By month eight of running agent-assisted development, I have seen three agents silently introduce bugs that looked correct at a glance. A missing null check here. An off-by-one in a date range there. The tests passed. The diff looked clean. The bug surfaced in production a week later. That experience forced me to build a real evaluation process before trusting any agent with meaningful code.

The Three-Gate Evaluation

Every new agent I consider now runs through three gates before I let it anywhere near a client repo.

Gate one: known-failure regression. I keep a folder of five real bugs I have shipped in the past. I strip the fix, hand the buggy file to the agent with the failing test, and see if it reaches the same fix I did. An agent that cannot find the bug cannot be trusted to avoid creating one.

Gate two: refactor without behavior change. I hand it a working module with passing tests and ask it to restructure for readability.
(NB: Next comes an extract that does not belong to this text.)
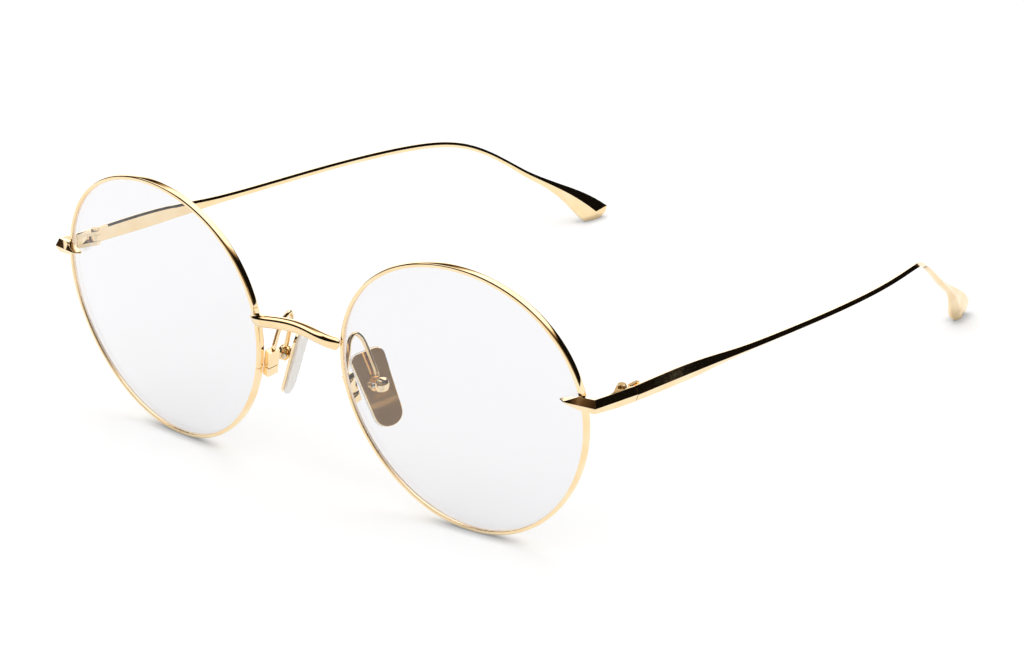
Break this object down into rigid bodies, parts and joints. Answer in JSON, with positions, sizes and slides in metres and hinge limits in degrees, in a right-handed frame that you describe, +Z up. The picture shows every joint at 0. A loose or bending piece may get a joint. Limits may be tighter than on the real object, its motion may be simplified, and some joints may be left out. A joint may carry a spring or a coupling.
{
  "type": "round wire-framed spectacles",
  "caption": "Gold wire-framed round spectacles with clear lenses, folding temples with flat fishtail ends, and rocking nose pads.",
  "frame": {"origin": "Centre of the open spectacles in plan, on the level surface that they stand on.", "axes": "+X to the wearer's left, +Y from the front back to the ears, +Z up. The rims stand on Z = 0 at the front and the temple ends at the back."},
  "size_m": [0.1288, 0.1476, 0.0511],
  "materials": {
    "gold": "mirror-polished gold plate",
    "steel": "turned bright steel",
    "lens": "clear, polished, anti-reflection coated",
    "silicone": "clear satin silicone"
  },
  "bodies": {
    "front": {"rim_left": "gold", "rim_right": "gold", "lens_left": "lens", "lens_right": "lens", "rim_lock_upper_left": "gold", "rim_lock_upper_right": "gold", "rim_lock_lower_left": "gold", "rim_lock_lower_right": "gold", "rim_lock_screw_left": "steel", "rim_lock_screw_right": "steel", "bridge": "gold", "pad_arm_left": "gold", "pad_arm_right": "gold", "pad_box_left": "gold", "pad_box_right": "gold", "pad_screw_left": "steel", "pad_screw_right": "steel", "end_piece_left": "gold", "end_piece_right": "gold", "hinge_leaf_front_left": "gold", "hinge_leaf_front_right": "gold", "hinge_screw_left": "gold", "hinge_screw_right": "gold"},
    "left_temple": {"temple_left": "gold", "hinge_leaf_temple_left": "gold"},
    "right_temple": {"temple_right": "gold", "hinge_leaf_temple_right": "gold"},
    "left_pad": {"pad_plate_left": "gold", "pad_cushion_left": "silicone"},
    "right_pad": {"pad_plate_right": "gold", "pad_cushion_right": "silicone"}
  },
  "joints": [
    {"name": "fold_left", "type": "hinge", "parent": "front", "child": "left_temple", "pos_m": [0.06238, -0.0586, 0.0305], "axis": [0, 0, 1], "range_deg": [0, 84]},
    {"name": "fold_right", "type": "hinge", "parent": "front", "child": "right_temple", "pos_m": [-0.06238, -0.0586, 0.0305], "axis": [0, 0, -1], "range_deg": [0, 77]},
    {"name": "rock_left_pad", "type": "hinge", "parent": "front", "child": "left_pad", "pos_m": [0.01168, -0.06229, 0.02071], "axis": [0.5, 0.866, 0], "range_deg": [-8, 8]},
    {"name": "rock_right_pad", "type": "hinge", "parent": "front", "child": "right_pad", "pos_m": [-0.01168, -0.06229, 0.02071], "axis": [-0.5, 0.866, 0], "range_deg": [-8, 8]}
  ]
}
Then I diff the test output. An agent that changes behavior during a refactor is an agent that does not understand the contract.
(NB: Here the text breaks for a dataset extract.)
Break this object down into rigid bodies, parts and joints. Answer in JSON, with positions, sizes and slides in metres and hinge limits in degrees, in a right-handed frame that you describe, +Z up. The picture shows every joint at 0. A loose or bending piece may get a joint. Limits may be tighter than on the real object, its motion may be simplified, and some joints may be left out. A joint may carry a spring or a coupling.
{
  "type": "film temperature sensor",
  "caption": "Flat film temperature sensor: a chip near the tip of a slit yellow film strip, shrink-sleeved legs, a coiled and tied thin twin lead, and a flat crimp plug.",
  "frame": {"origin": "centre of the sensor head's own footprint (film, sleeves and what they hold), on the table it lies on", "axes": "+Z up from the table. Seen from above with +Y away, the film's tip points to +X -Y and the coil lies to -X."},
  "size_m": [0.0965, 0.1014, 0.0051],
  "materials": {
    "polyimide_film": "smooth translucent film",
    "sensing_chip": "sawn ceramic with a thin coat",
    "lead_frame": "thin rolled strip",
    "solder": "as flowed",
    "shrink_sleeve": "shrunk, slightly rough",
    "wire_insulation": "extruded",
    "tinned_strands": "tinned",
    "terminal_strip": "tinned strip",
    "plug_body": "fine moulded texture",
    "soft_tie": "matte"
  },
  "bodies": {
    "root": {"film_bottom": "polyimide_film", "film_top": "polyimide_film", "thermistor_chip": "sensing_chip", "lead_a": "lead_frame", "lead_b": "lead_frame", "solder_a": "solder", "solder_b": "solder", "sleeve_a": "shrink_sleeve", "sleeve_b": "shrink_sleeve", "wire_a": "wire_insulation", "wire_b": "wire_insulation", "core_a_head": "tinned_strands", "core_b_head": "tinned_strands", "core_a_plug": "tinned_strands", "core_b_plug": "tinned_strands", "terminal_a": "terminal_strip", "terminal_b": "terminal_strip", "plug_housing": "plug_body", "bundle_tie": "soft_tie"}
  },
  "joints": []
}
Gate three: explanation under pressure. After a task, I ask: why did you choose this approach over X? An agent that cannot articulate tradeoffs is pattern-matching, not reasoning. That is fine for boilerplate. It is not fine for architecture.

A Simple Evaluation Script

python

EVAL_TASKS = [
    {'id': 'bug-01', 'input_file': 'eval/date_range_bug.py',
     'test': 'eval/test_date_range.py',
     'expected_fix_line': 42},
    {'id': 'refactor-01', 'input_file': 'eval/handler.py',
     'test': 'eval/test_handler.py',
     'tolerance': 'zero behavior change'},
]
 
def score_agent(agent, tasks):
    passed = 0
    for t in tasks:
        result = agent.run(t)
        if result.tests_pass and result.matches_expectation(t):
            passed += 1
    return passed / len(tasks)

What Most Reviews Miss

Public benchmarks test isolated tasks. Real production work is layered. An agent that scores 90 on HumanEval can still fail at 'update this function without breaking the seventeen other places that import it'. I care about the second number, not the first.

The Anthropic evaluation cookbook has honest templates for agent evaluation. I use it as my starting point and add my own known-failure set on top.

The Honest Conclusion

No agent earns unsupervised production access. But a passing score on my three gates earns the right to be an accelerator on supervised work. That is the bar. Everything else is hype.

What Changes Once You Trust the Bar

Evaluation is one-time work per model version. I run the gates when a new agent or model lands, record the score in a plain markdown file, and reuse the result for months. The cost of the process is small. The cost of skipping it, an untrusted agent introducing a subtle bug into a client repo, is large. Once a model passes, I trust it at the scope the gates verified. New scope requires a new evaluation. The meta-lesson: evaluation is a practice, not a phase. Agents change monthly; the gates do not.